Negotiate an agreement.
Since the goods the creditor is seeking are likely to have very little value if seized, the creditor may be willing to agree to very fair terms to facilitate your voluntary repayment. You should approach this negotiation based on what you can reasonably afford, and with a thorough understanding of what you can do to prevent repossession if the creditor doesn't accept your offer. You should never agree to make voluntary payments in an amount larger than you can afford or if you have other higher priority debts which will remain unpaid.
Preventing RTO repossessions.
Rent-to-own (RTO) contracts give you ownership of rented goods after you make all the payments. If you stop making payments, the RTO company has the right to take the rented property. But most states prohibit the RTO company from repossessing over your objection or entering your home without permission. This is true even if you gave permission in the small print of the sales agreement to the repossession or entry into your home. Be careful of the "switch out" technique, where the RTO company claims it is taking a item in for repair, maintenance or upgrading when it's really repossessing it.

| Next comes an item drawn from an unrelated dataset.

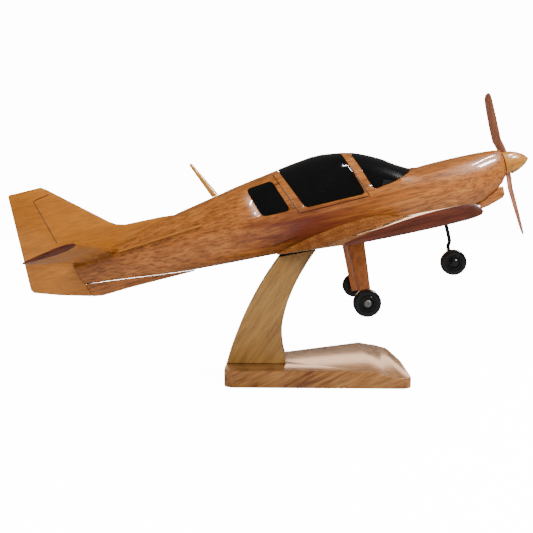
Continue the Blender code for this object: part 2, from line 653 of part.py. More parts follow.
def make_propeller(hub):
    half = hub_thickness / 2
    body = turned([(-half, hub_radius), (half, hub_radius)], (0, 0, 0), (1, 0, 0), 24)
    item = add_object("propeller", body, (dark_mahogany, 0.2), hub)
    shares = (0.09, 0.15, 0.23, 0.34, 0.48, 0.62, 0.76, 0.88, 0.95, 0.985, 1.0)
    for name, side in (("upper", 1), ("lower", -1)):
        rings = [blade_ring(share * blade_length, side) for share in shares]
        add_boolean(item, add_object("blade_" + name, loft(rings), None, hub, guide=True), "UNION")
    bore = turned([(-5 * mm, shaft_radius + gap), (5 * mm, shaft_radius + gap)], (0, 0, 0), (1, 0, 0), 16)
    add_boolean(item, add_object("propeller_bore", bore, None, hub, guide=True))


def make_shaft(rig, fuselage):
    point = hub_x - 16 * mm
    head = 16 * mm + hub_thickness / 2 + gap
    shape = [(0, 0.2 * mm), (1 * mm, shaft_radius), (head, shaft_radius), (head, 2 * mm), (head + 1 * mm, 1.6 * mm)]
    screw = turned(shape, (point, 0, 0), (1, 0, 0), 16)
    add_object("propeller_screw", screw, (nickel, 0.3, 1.0), rig)
    washer_back = nose_face + gap
    washer = [(0, shaft_radius + gap), (0, 3 * mm), (0.35 * mm, 3 * mm), (0.35 * mm, shaft_radius + gap)]
    add_object("propeller_washer", ring_solid(washer, (washer_back, 0, 0), (1, 0, 0), 20), (brass, 0.3, 1.0), rig)
    tube = [(0, shaft_radius + gap), (0, 2.2 * mm), (7 * mm, 2.2 * mm), (7 * mm, shaft_radius + gap)]
    start = nose_face - 7 * mm
    add_object("shaft_bushing", ring_solid(tube, (start, 0, 0), (1, 0, 0), 20), (brass, 0.3, 1.0), rig)
    hole = [(point - gap, shaft_radius + gap), (start - gap, shaft_radius + gap), (start - gap, 2.2 * mm + gap),
            (5 * mm, 2.2 * mm + gap)]
    cutter = add_object("shaft_hole", turned(hole, (0, 0, 0), (1, 0, 0), 20), None, rig, guide=True)
    add_boolean(fuselage, cutter)


def make_empty(name, parent=None, location=(0, 0, 0), rotation=(0, 0, 0)):
    empty = bpy.data.objects.new(name, None)
    bpy.context.scene.collection.objects.link(empty)
    empty.parent = parent
    empty.location = location
    empty.rotation_euler = rotation
    return empty


def main():
    for item in list(bpy.data.objects):
        bpy.data.objects.remove(item, do_unlink=True)
    stand = make_empty("stand")
    tilted = Vector((saddle_x * math.cos(nose_up) - saddle_z * math.sin(nose_up), 0,
                     saddle_x * math.sin(nose_up) + saddle_z * math.cos(nose_up)))
    place = Vector((upright_top_x, 0, upright_height)) - tilted
    rig = make_empty("aircraft", location=place, rotation=(0, -nose_up, 0))
    saddle = make_empty("saddle", stand, location=place, rotation=(0, -nose_up, 0))
    hub = make_empty("propeller_hub", rig, (hub_x, 0, 0), (-blade_rest_turn, 0, 0))
    base = make_base(stand)
    upright = make_upright(stand)
    felt = make_felt(stand)
    fuselage = make_fuselage(rig)
    clear = fuselage_guide("fuselage_clearance", gap, rig)
    make_fin(rig, fuselage)
    make_base_screws(stand, base, upright)
    make_pins(saddle, upright, felt, fuselage)
    make_glass(rig, fuselage)
    make_chin_scoop(rig, clear)
    make_ventral_fin(rig, clear)
    make_antenna(rig, clear)
    make_wings(rig, clear, fuselage)
    make_tailplane(rig, clear)
    make_main_gear(rig)
    make_nose_gear(rig, fuselage)
    make_spinner(hub)
    make_propeller(hub)
    make_shaft(rig, fuselage)


main()
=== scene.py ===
import json
import math

import bpy
from mathutils import Matrix, Vector


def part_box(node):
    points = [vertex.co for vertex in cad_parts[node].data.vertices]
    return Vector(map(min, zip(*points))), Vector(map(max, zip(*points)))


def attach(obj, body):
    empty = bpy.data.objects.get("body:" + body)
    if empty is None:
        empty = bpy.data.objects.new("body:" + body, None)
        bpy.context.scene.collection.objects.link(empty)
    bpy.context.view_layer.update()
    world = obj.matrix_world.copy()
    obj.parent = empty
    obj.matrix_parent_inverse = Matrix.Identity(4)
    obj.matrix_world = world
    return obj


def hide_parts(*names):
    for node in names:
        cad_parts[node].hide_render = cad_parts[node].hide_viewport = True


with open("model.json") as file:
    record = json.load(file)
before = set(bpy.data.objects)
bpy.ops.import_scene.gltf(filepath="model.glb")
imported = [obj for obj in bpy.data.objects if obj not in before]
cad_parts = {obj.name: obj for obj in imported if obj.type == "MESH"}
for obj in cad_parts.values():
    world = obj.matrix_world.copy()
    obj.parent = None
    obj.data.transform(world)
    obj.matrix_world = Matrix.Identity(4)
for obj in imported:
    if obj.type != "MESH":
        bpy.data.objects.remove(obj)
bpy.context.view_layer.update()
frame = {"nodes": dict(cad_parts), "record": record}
mm = 0.001

record = frame["record"]
joints = {joint["name"]: joint for joint in record["behaviour"]["joints"]}
slotOf = {entry["node"]: entry["material_slot"] for entry in record["subparts"]}
bodyOf = {node: body for body, names in record["behaviour"]["bodies"].items() for node in names}
hubPlace = Vector(joints["propeller_spin"]["pos_m"])
noseWay = Vector(joints["propeller_spin"]["axis"]).normalized()
noseUp = math.atan2(noseWay.z, noseWay.x)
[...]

RTO companies may also threaten criminal action if you do not return rented goods. But failure to let RTO personnel into your home is not a crime, and the RTO company usually has no intent to pursue a criminal action.
File for bankruptcy.
The cost and other complications of filing bankruptcy may not make sense merely to protect certain household goods. But a bankruptcy filing also offers you benefits in dealing with other debts, so that bankruptcy may make sense for other reasons. It is thus important to know how bankruptcy can protect your household goods. Filing for bankruptcy provides immediate relief by automatically stopping any threatened seizure of the household goods. This applies to seizures of collateral and even to rented items. Bankruptcy can usually protect your household goods in the long run as well.